Moving onto powering up the unit, you’ll connect to it like you would a router or remote device: by IP. Your quick start guide in the box will give you this IP. The setup is automatic prompt-type. The Synology system will format the HDD’s in the correct file structure & your Hybrid RAID setup in one go. Once you’ve run through it all, you’ll be greeted with Synology’s virtual desktop for your RAID. Here you can go wild by installing server services, streaming services, hosting options, you name it. I feel like I could be using my DS414 for so many things, but use it for 1% of what it can do.

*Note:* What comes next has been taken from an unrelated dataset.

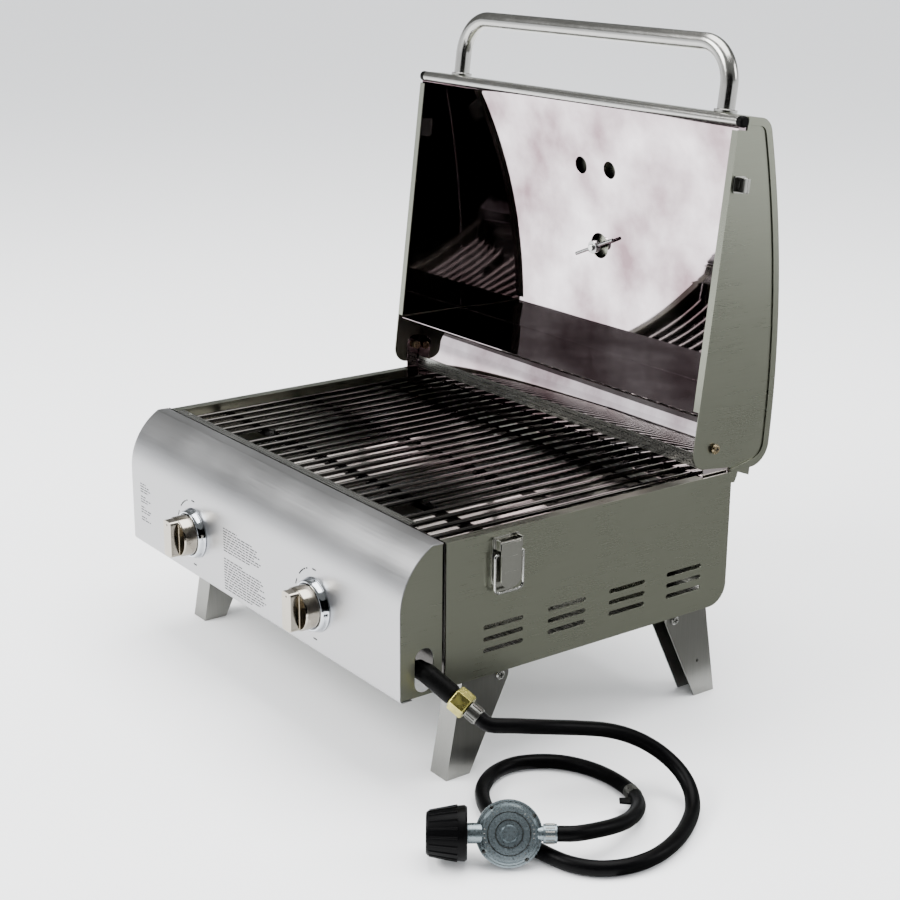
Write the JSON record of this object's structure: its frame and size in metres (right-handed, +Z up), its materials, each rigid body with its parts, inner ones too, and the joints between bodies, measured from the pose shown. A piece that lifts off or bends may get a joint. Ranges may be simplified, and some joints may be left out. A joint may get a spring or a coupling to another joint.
{
  "type": "folding camp grill",
  "caption": "Tabletop gas grill with a hinged latching lid, rod grate, turn knobs, slide-out grease tray, folding legs, and a hose with its regulator.",
  "frame": {"origin": "centre of the grill's own bounding box on the ground, without the hose, its fittings and its regulator", "axes": "+X to the grill's right seen by the cook looking at the knobs (the gas inlet side), +Y from the knobs to the hinge, +Z up"},
  "size_m": [0.8022, 0.5516, 0.7173],
  "materials": {
    "side_steel": "brushed",
    "shell_steel": "brushed",
    "panel_steel": "brushed satin",
    "mirror_steel": "mirror polished stainless",
    "bezel_chrome": "polished",
    "knob_nickel": "warm satin nickel",
    "stem_steel": "machined",
    "valve_brass": "cast",
    "burner_steel": "satin",
    "tent_steel": "satin",
    "pipe_steel": "satin",
    "rod_steel": "dark polished",
    "tray_steel": "satin",
    "leg_steel": "satin",
    "screw_steel": "machined",
    "bolt_steel": "warm plated",
    "handle_steel": "satin",
    "latch_steel": "satin",
    "wire_steel": "bright",
    "dial_steel": "satin",
    "black_rubber": "matte",
    "hose_rubber": "semi-matte",
    "nut_yellow": "yellow passivated",
    "ferrule_steel": "crimped",
    "regulator_zinc": "die cast, grey",
    "wheel_plastic": "moulded"
  },
  "bodies": {
    "firebox": {"control_panel": "panel_steel", "control_panel_left_cap": "side_steel", "control_panel_right_cap": "side_steel", "firebox_front_panel": "panel_steel", "firebox_left_side": "side_steel", "firebox_right_side": "side_steel", "firebox_shell": "shell_steel", "front_heat_shield": "shell_steel", "front_left_leg_screw": "screw_steel", "front_right_leg_screw": "screw_steel", "gas_hose": "hose_rubber", "gas_manifold": "pipe_steel", "hose_inlet_ferrule": "ferrule_steel", "hose_sleeve": "black_rubber", "hose_union_nut": "nut_yellow", "left_burner": "burner_steel", "left_gas_valve": "valve_brass", "left_heat_tent": "tent_steel", "left_hinge_bracket": "mirror_steel", "left_knob_bezel": "bezel_chrome", "left_latch_base": "latch_steel", "left_lid_pivot_bolt": "bolt_steel", "rear_guard": "mirror_steel", "rear_left_leg_screw": "screw_steel", "rear_right_leg_screw": "screw_steel", "regulator": "regulator_zinc", "right_burner": "burner_steel", "right_gas_valve": "valve_brass", "right_heat_tent": "tent_steel", "right_hinge_bracket": "mirror_steel", "right_knob_bezel": "bezel_chrome", "right_latch_base": "latch_steel", "right_lid_pivot_bolt": "bolt_steel"},
    "lid": {"lid_skin": "side_steel", "lid_liner": "mirror_steel", "lid_left_side": "side_steel", "lid_right_side": "side_steel", "lid_front_rail": "handle_steel", "left_rail_plug": "black_rubber", "right_rail_plug": "black_rubber", "lid_handle": "handle_steel", "left_latch_keeper": "latch_steel", "right_latch_keeper": "latch_steel", "lid_thermometer": "dial_steel", "thermometer_wing_nut": "stem_steel"},
    "cooking_grate": {"cooking_grate": "rod_steel"},
    "grease_tray": {"grease_tray": "tray_steel"},
    "regulator_handwheel": {"regulator_handwheel": "wheel_plastic"},
    "front_left_leg": {"front_left_leg": "leg_steel"},
    "front_right_leg": {"front_right_leg": "leg_steel"},
    "rear_left_leg": {"rear_left_leg": "leg_steel"},
    "rear_right_leg": {"rear_right_leg": "leg_steel"},
    "left_valve_stem": {"left_valve_stem": "stem_steel"},
    "left_knob": {"left_knob": "knob_nickel"},
    "left_latch_lever": {"left_latch_lever": "latch_steel"},
    "left_latch_bail": {"left_latch_bail": "wire_steel"},
    "right_valve_stem": {"right_valve_stem": "stem_steel"},
    "right_knob": {"right_knob": "knob_nickel"},
    "right_latch_lever": {"right_latch_lever": "latch_steel"},
    "right_latch_bail": {"right_latch_bail": "wire_steel"}
  },
  "joints": [
    {"name": "lid_hinge", "type": "hinge", "parent": "firebox", "child": "lid", "pos_m": [0, 0.17314, 0.2934], "axis": [1, 0, 0], "range_deg": [0, 96.7]},
    {"name": "front_left_leg_fold", "type": "hinge", "parent": "firebox", "child": "front_left_leg", "pos_m": [-0.25075, -0.10106, 0.1005], "axis": [1, 0, 0], "range_deg": [0, 112]},
    {"name": "front_right_leg_fold", "type": "hinge", "parent": "firebox", "child": "front_right_leg", "pos_m": [0.25075, -0.10106, 0.1005], "axis": [1, 0, 0], "range_deg": [0, 112]},
    {"name": "rear_left_leg_fold", "type": "hinge", "parent": "firebox", "child": "rear_left_leg", "pos_m": [-0.25075, 0.13944, 0.1005], "axis": [-1, 0, 0], "range_deg": [0, 112]},
    {"name": "rear_right_leg_fold", "type": "hinge", "parent": "firebox", "child": "rear_right_leg", "pos_m": [0.25075, 0.13944, 0.1005], "axis": [-1, 0, 0], "range_deg": [0, 112]},
    {"name": "left_knob_push", "type": "slide", "parent": "firebox", "child": "left_valve_stem", "axis": [0, 1, 0], "range_m": [0, 0.004], "stiffness_N_per_m": 900, "springref_m": -0.002},
    {"name": "left_knob_turn", "type": "hinge", "parent": "left_valve_stem", "child": "left_knob", "pos_m": [-0.128, -0.23956, 0.1625], "axis": [0, -1, 0], "range_deg": [0, 180]},
    {"name": "left_latch_lever_swing", "type": "hinge", "parent": "firebox", "child": "left_latch_lever", "pos_m": [-0.2875, -0.10906, 0.251], "axis": [0, -1, 0], "range_deg": [-100, 0]},
    {"name": "left_latch_bail_swing", "type": "hinge", "parent": "left_latch_lever", "child": "left_latch_bail", "pos_m": [-0.287, -0.10906, 0.241], "axis": [0, 1, 0], "range_deg": [0, 180]},
    {"name": "right_knob_push", "type": "slide", "parent": "firebox", "child": "right_valve_stem", "axis": [0, 1, 0], "range_m": [0, 0.004], "stiffness_N_per_m": 900, "springref_m": -0.002},
    {"name": "right_knob_turn", "type": "hinge", "parent": "right_valve_stem", "child": "right_knob", "pos_m": [0.128, -0.23956, 0.1625], "axis": [0, -1, 0], "range_deg": [0, 180]},
    {"name": "right_latch_lever_swing", "type": "hinge", "parent": "firebox", "child": "right_latch_lever", "pos_m": [0.2875, -0.10906, 0.251], "axis": [0, 1, 0], "range_deg": [-100, 0]},
    {"name": "right_latch_bail_swing", "type": "hinge", "parent": "right_latch_lever", "child": "right_latch_bail", "pos_m": [0.287, -0.10906, 0.241], "axis": [0, -1, 0], "range_deg": [0, 180]},
    {"name": "cooking_grate_lift", "type": "slide", "parent": "firebox", "child": "cooking_grate", "axis": [0, 0, -1], "range_m": [-0.06, 0]},
    {"name": "grease_tray_slide", "type": "slide", "parent": "firebox", "child": "grease_tray", "axis": [0, 1, 0], "range_m": [0, 0.25]},
    {"name": "regulator_handwheel_turn", "type": "hinge", "parent": "firebox", "child": "regulator_handwheel", "pos_m": [0.39929, -0.24203, 0.0296], "axis": [-0.5913, -0.8064, 0], "continuous": true}
  ]
}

But in my case, it is there for 100% work data storage, so I’m not interested in the list of things it can do.
I like the idea of plugging my NAS unit into my Macbook Pro with 1x USB cable & having access to every single work file I’ve ever created. This is what this system offers me. Again, I could use my DS414 as a wireless RAID unit, but I’ve never even gotten around to being that fancy. Now for my MBP, I enabled “Simple File System” in the settings somewhere. Basically this allows me to “mount” my NAS unit as I would a USB external drive. The bonus is that I can login/password protect my unit. So my data is both safe AND I have file redundancy.
Because I’m only writing this blog about my NAS unit over a year later, I can say that it has been one of the best investments I’ve ever made for my data. It has been the most rock solid, FAST and reliable setup on a budget. At the moment, I’m sitting on 9TB of 12TB used. When I hit the 12TB mark, Synology has a daisy-chain setup. So I just purchase another unit, link the two with an Ethernet cable & carry on like normal. It couldn’t be simpler.
I think this blog post has been long enough, so I’ll save how I handle my file structure to the next post.
EDIT: Synology is constantly updating their product range. It appears that the DS414 unit is no longer available & has been replaced with an updated DS416 unit.